The critical essay by Karen Kramer notes that East Germans were lucky to see Karbid Und Sauerampfer, since one year, 1965, saw most of DEFA's films confiscated by the East German communists. This one, fortunately, got "completed before the 1965 political chill." A later Beyer film, The Trace of Stones, was censored.
The filmed interview with director Frank Beyer is too brief because it doesn't show us anything about other movies he did. The featurette is mainly concerned with his appointment as a "culture officer" and how it gave him a window into the world of theater. There are short but adequate text bios of Beyer, Geschonneck, and Bohme. The "original trailer" is actually quite a few trailers of DEFA films available through First Run Features.

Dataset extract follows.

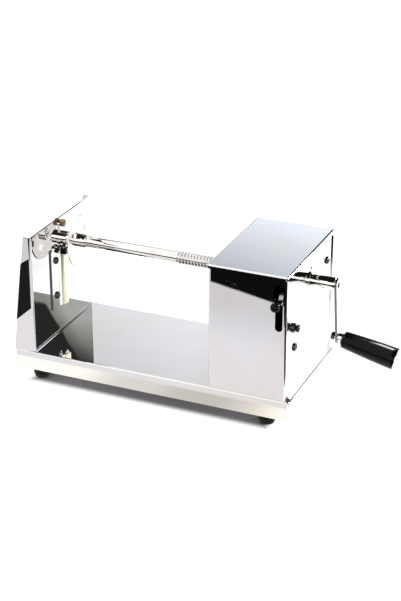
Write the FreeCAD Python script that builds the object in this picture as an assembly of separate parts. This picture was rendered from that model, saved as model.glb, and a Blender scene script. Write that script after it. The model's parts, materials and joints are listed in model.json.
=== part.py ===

The most interesting extra here is "News From the West," a comic short starring Geschonneck warning about the dangers of listening to West German radio. A card player fears food poisoning from a suspect jar of blood sausage after hearing a report.
The Rebuttal Witnesses
The films presented here were made by East Germany's official DEFA film studio. That does mean that it could not go against the official point of view with the possibility of winding up in storage, as Beyer's The Trace of Stones did. That raises alternating possibilities—that Beyer slipped in some sly jokes about 1963 East Germany or that he pulled punches about the postwar era—that I would have liked to have seen addressed in supplementary material.
This glimpse into an alternative film history is interesting. Material focusing on the choices East German filmmakers made before the fall of the Berlin Wall would be an interesting addition to our cinematic knowledge, though.
Not guilty. Now if you'll see the supply officer to get the proper papers, you can continue on your journey.